We need to be asking the question whether simply being effective equates with being good – just because it works does that mean it is biblical or Godly? Mike told the story of outlining the Forge/emergent/apostolic methods of church growth and leadership to the pastor of a large church who suggested that yes they were godly and biblical but just wouldn’t work in a large church! Shouldn’t that make you wonder if God ever intended for churches or communities to grow beyond a certain size?The choices I leadership styles we need can be viewed as:
Truthful Spectacular
and vs Excellent &
Godly Dynamic
The sorts of metaphors that best fit the type of leadership Mike was talking about would be words such as :
Midwife
Gardener and
Angler;
people who aren’t necessarily carrying or producing life (having all that is needed within themselves) but rather know their environment and can work the conditions to produce birth growth and life in others – a Midwife assists in the birth process, a Gardner plants the seed and nurtures it but the seed produces it’s own life, the Angler knows where the fish are, what bait brings them in best – they don’t produce the fish, the fish are already there (we aren’t talking about evangelism here, rather fishes are a metaphor for the latent missional energy within each of us.
My next post will be on Mikes continuing talk about pioneering leadership and Jesus as a model for leadership.

November 29th, 2006 at 12:02 pm
Haffpfffh! You said *latent*. hehehe.
November 29th, 2006 at 12:10 pm
teehee titter titter, guffaw guffaw - you are such a girl Dan…I said seed as well and also growth and did you notice the word post?
November 29th, 2006 at 12:17 pm
what about leadership style in the bible as opposed to that practiced in the world.
What leadership style does God prefer?
November 29th, 2006 at 12:24 pm
I think that was what Mike was getting at, perhaps It’s not so clear in the post, however as more posts come on board hopefully that you will see that there is a strong reliance on biblical models (hence the next post on Jesus as the model leader).
I’d be interested to hear what you consider to be a biblical model of leadership - not your understanding of the qulifications for leadership - but leadership styles and method? If you see anything in my post you consider to be espousing a wordly modle of leadership I’d love to see that as well.
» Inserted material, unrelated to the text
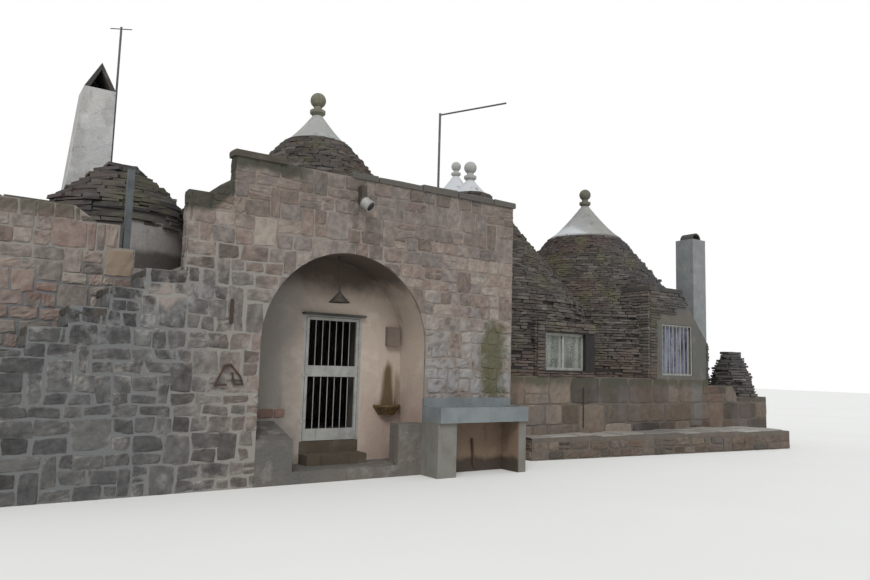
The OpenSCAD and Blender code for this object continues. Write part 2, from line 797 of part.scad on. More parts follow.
module right_cone() place() color("dimgray")
  difference() {
    translate([right_x, wing_y, 0]) wing_shell(right_cap_r, right_cap_z);
    box(0, 0, 0, valley_x, 2 * wing_y, 3 * eaves_z);
    window_cuts();
    dormer_body(e);
    dormer_slab_body();
  }
module dormer() place() color("wheat")
  difference() {
    dormer_body();
    window_cuts();
  }
module dormer_slab_body()
  box(dormer_x0 - 40, wing_front - 40, dormer_h, dormer_top_x,
    wing_front + dormer_d, dormer_h + dormer_slab);
module dormer_roof() place() color("dimgray") dormer_slab_body();
// Window frame with a row of lights
module window_frame(x, z, w, h, set, lights) {
  light_w = (w - win_frame_w) / lights;
  difference() {
    box(x, wing_front + set, z, x + w, wing_front + set + win_frame_d,
      z + h);
    for (i = [0:lights - 1])
      box(x + win_frame_w + i * light_w, 0, z + win_frame_w,
        x + (i + 1) * light_w, wing_y, z + h - win_frame_w);
  }
}
module window_frames() place() color("white") {
  window_frame(small_win_x, small_win_z, small_win_w, small_win_h,
    small_win_set, 2);
  window_frame(large_win_x, large_win_z, large_win_w, large_win_h,
    large_win_set, 1);
}
module wall_bench() place() color("lightgray")
  linear_extrude(height = bench_h)
    polygon([[bench_x0, wing_front], [bench_x0, wing_front - bench_d0],
      [bench_x1, wing_front - bench_d1], [bench_x1, wing_front]]);
module annex_base() place() color("tan")
  box(wing_x1, wing_front + wing_wall_t, 0, annex_end,
    right_stack_y - right_stack / 2, annex_low_h);
module annex_cone() place() color("dimgray")
  difference() {
    translate([pile_x, pile_y, annex_low_h]) rotate_extrude()
      polygon([[0, 0], [pile_r, 0], [0.9 * pile_r, 0.25 * pile_h],
        [0.7 * pile_r, 0.6 * pile_h], [0.35 * pile_r, pile_h],
        [0, pile_h]]);
    box(0, wing_front + wing_wall_t, 0, wing_x1, wing_rear, wing_wall_h);
  }
module rear_walls() place() color("tan")
  difference() {
    box(rear_x - rear_r, wing_rear, 0, rear_x + rear_r, rear_y + rear_r,
      eaves_z);
    box(rear_x - rear_room_r, 0, -e, rear_x + rear_room_r,
      rear_y + rear_room_r, eaves_z + e);
  }
module rear_cone() place() color("dimgray")
  difference() {
    translate([rear_x, rear_y, 0]) rotate_extrude()
      polygon(concat([[rear_r, eaves_z],
        [rear_r - rear_batter, rear_eaves_z]],
        courses(rear_r - rear_batter, rear_eaves_z, rear_cap_r,
          rear_cap_z, course_h, 1),
        [[0, rear_cap_z]],
        vault(rear_room_r, rear_eaves_z - vault_drop,
          rear_cap_z - shell_t),
        [[rear_room_r, eaves_z]]));
    translate([middle_x, wing_y, 0]) rotate_extrude()
      polygon(concat([[0, 0], [drum_r + seat, 0]],
        wing_outline(middle_cap_r, middle_cap_z, seat),
        [[0, middle_cap_z]]));
    translate([right_x, wing_y, 0]) rotate_extrude()
      polygon(concat([[0, 0], [drum_r + seat, 0]],
        wing_outline(right_cap_r, right_cap_z, seat),
        [[0, right_cap_z]]));
  }
module lamps() place() color("gray") {
  translate([0, niche_d / 2, niche_spring + niche_r - lamp_drop])
    rotate_extrude()
      polygon([[0, 0], [lamp_r, 0], [lamp_r * 0.86, 20],
        [lamp_r * 0.5, 90], [30, 160], [12, 200], [12, lamp_drop - 40],
        [rose_r, lamp_drop - 25], [rose_r, lamp_drop - rose_gap],
        [0, lamp_drop - rose_gap]]);
  translate([flood_x, -flood_y, block_h - flood_down]) {
    rotate([flood_dip, 0, flood_turn])
      cylinder(d = flood_dia, h = flood_l, center = true);
    box(-arm_w, 0, flood_dia / 3, 0, flood_y, flood_dia / 3 + arm_h);
  }
}
// Half-round bowl on the wall of the niche
module wall_bowl() place() color("gray")
  intersection() {
    translate([bowl_x, niche_d, bowl_z]) rotate_extrude()
      polygon([[0, 0], [bowl_r * 0.6, 0], [bowl_r, bowl_h - 30],
        [bowl_r, bowl_h], [bowl_r - 30, bowl_h],
        [bowl_r * 0.5, 40], [0, 40]]);
    box(bowl_x - 2 * bowl_r, niche_d - 2 * bowl_r, bowl_z - e,
      bowl_x + 2 * bowl_r, niche_d, bowl_z + bowl_h + e);
  }
module meter_box() place() color("gray")
  box(meter_x, niche_d - meter_d, meter_z, meter_x + meter_w, niche_d,
    meter_z + meter_h);

facade_piers();
facade_upper();
niche_back_sides();
niche_back_over();
block_side_walls();
block_rear_wall();
block_roof();
coping();
floors();
niche_floor();
threshold();
niche_benches();
door_frame();
door_leaf();
sink_basin();
sink_supports();
facade_shoulder();
stair();
stair_treads();
left_front_wall();
left_side_wall();
left_rear_wall();
left_drum();
left_cone();
chimneys();
chimney_cowls();
masts();
main_cone();
caps();
finials();
right_front_wall();
right_rear_wall();
right_cross_walls();
middle_cone();
right_cone();
dormer();
dormer_roof();
window_frames();
wall_bench();
annex_base();
annex_cone();
rear_walls();
rear_cone();
lamps();
wall_bowl();
meter_box();
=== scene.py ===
import json
import math
import random
import bpy
import numpy as np
from mathutils import Matrix, Vector


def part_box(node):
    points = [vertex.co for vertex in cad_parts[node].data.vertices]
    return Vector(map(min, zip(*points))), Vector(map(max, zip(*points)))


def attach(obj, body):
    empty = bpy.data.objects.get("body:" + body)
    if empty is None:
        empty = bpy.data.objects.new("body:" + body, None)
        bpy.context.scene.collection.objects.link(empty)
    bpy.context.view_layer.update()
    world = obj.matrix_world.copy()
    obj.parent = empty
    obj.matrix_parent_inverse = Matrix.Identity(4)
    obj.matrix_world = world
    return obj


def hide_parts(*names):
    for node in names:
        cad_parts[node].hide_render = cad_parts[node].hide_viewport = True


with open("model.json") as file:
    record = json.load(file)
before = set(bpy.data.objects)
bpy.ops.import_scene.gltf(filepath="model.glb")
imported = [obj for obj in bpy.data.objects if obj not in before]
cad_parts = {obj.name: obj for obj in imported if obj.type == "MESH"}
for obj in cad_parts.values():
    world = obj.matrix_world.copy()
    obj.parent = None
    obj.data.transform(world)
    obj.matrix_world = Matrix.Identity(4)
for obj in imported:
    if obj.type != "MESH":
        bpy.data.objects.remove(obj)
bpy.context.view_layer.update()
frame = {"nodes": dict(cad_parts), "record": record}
nodes = frame["nodes"]
print("frame loaded:", len(nodes), "nodes")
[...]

November 29th, 2006 at 12:49 pm
the major difference is the biblical leader serves his church.
This requires sound knowledge of the Bible because all great leaders rely on God. It also therefore requires a mature christian.
Moses would be a good example.
November 29th, 2006 at 12:52 pm
so where do you see I have said anything (or represented Mike as having said anything) that differs to what you just said?
November 29th, 2006 at 12:55 pm
Positional: related to being in a position – CEO, Senior Pastor etc
Relational: may not have a position as such but people naturally listen to and seek out this person
Spiritual: a person who exudes their leadership in a spiritual sense – someone like Gandhi or M L King Jr
Skilled: someone who leads because of the skills they possess that others need
November 29th, 2006 at 1:08 pm
I think what your saying is a matter of semantics - we’re talking about styles of leadership -not what they do - if we’re talking about Chritian leadership (and we are) then of course a konwledge of the bible is prerequisite - it’s in how that knowledge is delivered - anyway more tomorrow about Jesus as leader
November 29th, 2006 at 1:38 pm
Rather than looking at Gandhi or King perhaps a look at Moses would have been better.
You can examine how he put his knowledge into action and how he reacted when he was wrong.
November 29th, 2006 at 1:42 pm
Gandhi and King are contemporary examples of people who exhibited spiritual leadership - I didn;t look at them just used them as an example - or rather Mike did. How abuot you come along to an intenisver and let him know you think his use of examples is not biblical
December 1st, 2006 at 7:41 am
if its not in the bible its not legitimate.
rev
December 1st, 2006 at 8:06 am
Phew. I was looking for references to global warming last night, and couldn’t find any. I can stop worrying now!